Aber auch der Sache nach kann der Rechtsauffassung des GmS-OGB gefolgt werden. Zwar mögen nach wie vor Bedenken angebracht sein, ob nicht mit der Einführung der Fünfmonatsfrist für die Urteilsabsetzung die Grenzen der richterlichen Rechtsfortbildung überschritten werden (vgl Senatsbeschluß vom 8. Oktober 1992, Umdr S 12 ff). Jedoch hat der GmS-OGB beachtliche Gründe dargelegt, die das Festlegen einer solchen konkreten zeitlichen Grenze für das „Nachliefern” schriftlicher Entscheidungsgründe als geboten erscheinen lassen können. Auch wenn die Herleitung der Fünfmonatsfrist aus § 552 ZPO, wie der Senat in seinem Beschluß vom 8. Oktober 1992 (Umdr S 10 f) darzulegen versucht hat, nicht als zwingend erscheint, ist sie jedenfalls nachvollziehbar und im Ergebnis sachgerecht. Entscheidend für eine Übernahme der Auffassung des GmS-OGB spricht schließlich, daß eine Fristüberschreitung nur auf Rüge hin zur Aufhebung des angefochtenen Urteils führen soll. Damit ist einem wesentlichen Anliegen des erkennenden Senats Rechnung getragen worden. Er wollte nämlich insbesondere auch die Unzuträglichkeiten vermeiden, die sich bei einem von Amts wegen zu berücksichtigenden Revisionsgrund für die Beteiligten ergeben können (vgl Senatsbeschluß vom 8. Oktober 1992, Umdr S 14 f).

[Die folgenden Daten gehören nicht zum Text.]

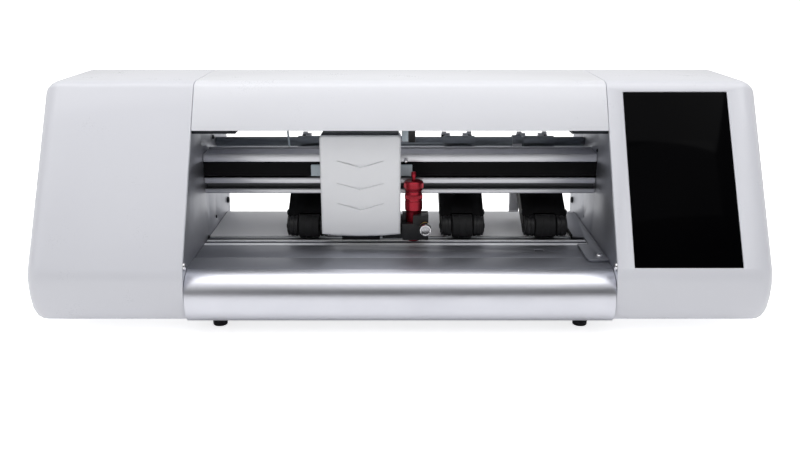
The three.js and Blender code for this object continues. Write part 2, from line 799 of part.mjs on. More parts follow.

Nach den vom GmS-OGB entwickelten Grundsätzen ist das im vorliegenden Fall angefochtene Urteil des LSG iS von § 551 Nr 7 ZPO nicht mit Gründen versehen. Es ist nämlich am 10. September 1990 verkündet worden und erst am 9. September 1991 – also weit mehr als fünf Monate danach – in vollständiger Abfassung der Geschäftsstelle übergeben worden. Da der Kläger diesen Mangel ordnungsgemäß gerügt hat, kann das Berufungsurteil keinen Bestand haben. Die Entscheidung des LSG ist nämlich gemäß § 551 ZPO ohne weiteres als auf der Verletzung des Gesetzes (vgl § 162 SGG) beruhend anzusehen. Die Vorinstanz muß sich nunmehr erneut mit der Sache befassen.
Das LSG wird auch über die Kosten des Verfahrens zu entscheiden haben.